US President George W. Bush has launched into his second term with lofty declarations on freedom and liberty, but his recent inaugural address left many foreign capitals trying to decipher what exactly this heralds for the world.
And analysts said the details of the president's declarations, which extended to domestic reforms, remain woolly.
At his inauguration last Thursday, Bush emphasized that the global fight against tyranny will be a core principle of US foreign policy.
And in a White House press conference on Wednesday, he stressed his plan to reform the vast US Social Security system would also be a key goal during his second four-year term.
But the lack of concrete details on how such lofty goals will be achieved has left many diplomats in foreign capitals, as well as lawmakers in the halls of the US Congress, mulling over Bush's words.
Part of Bush's Jan. 20 inauguration speech, for example, together with frank comments made the same morning by Vice President Dick Cheney, were understood in many countries as a direct threat of military action against Iran.
Bush did not make himself much clearer on Wednesday, when he insisted simply that: "My inaugural address reflected the policies of the past four years that we are implementing in Afghanistan and Iraq."
Even seasoned political analysts are scratching their heads.

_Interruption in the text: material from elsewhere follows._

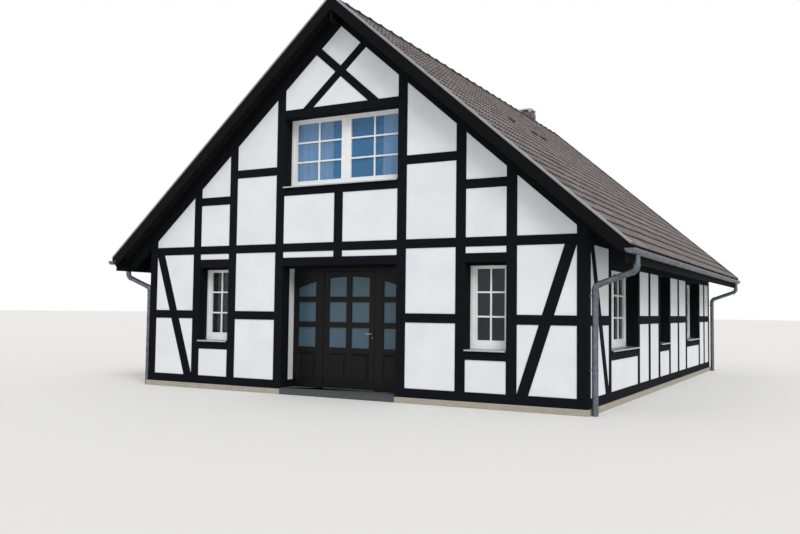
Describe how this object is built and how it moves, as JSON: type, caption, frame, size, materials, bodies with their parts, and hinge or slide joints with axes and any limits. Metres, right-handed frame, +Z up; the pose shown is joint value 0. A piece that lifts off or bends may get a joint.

"The language of the inaugural address was very robust," said Stephen Hess, an expert on presidential history at the Brookings Institution, a Washington think tank.
"But also there is not really any other thing in the world like an American presidential inaugural address, which is basically a statement of principle," Hess explained.
"Other nations which probably have not paid that much attention to this form have truly not understood it, and have spent an awful lot of the last week trying to analyze what it possibly meant in policy terms," he said.
Since his reelection, Bush has also repeatedly stated he would take advantage of the "political capital" accumulated in his victory to launch sweeping reforms of tax and Social Security programs.
But again, the White House has provided few details on how this will be achieved.
"The president says nice words, but there is little follow-up," said Howard Dean, who last year ran unsuccessfully for the Democratic presidential nomination and now hopes to win the leadership of the Democratic Party.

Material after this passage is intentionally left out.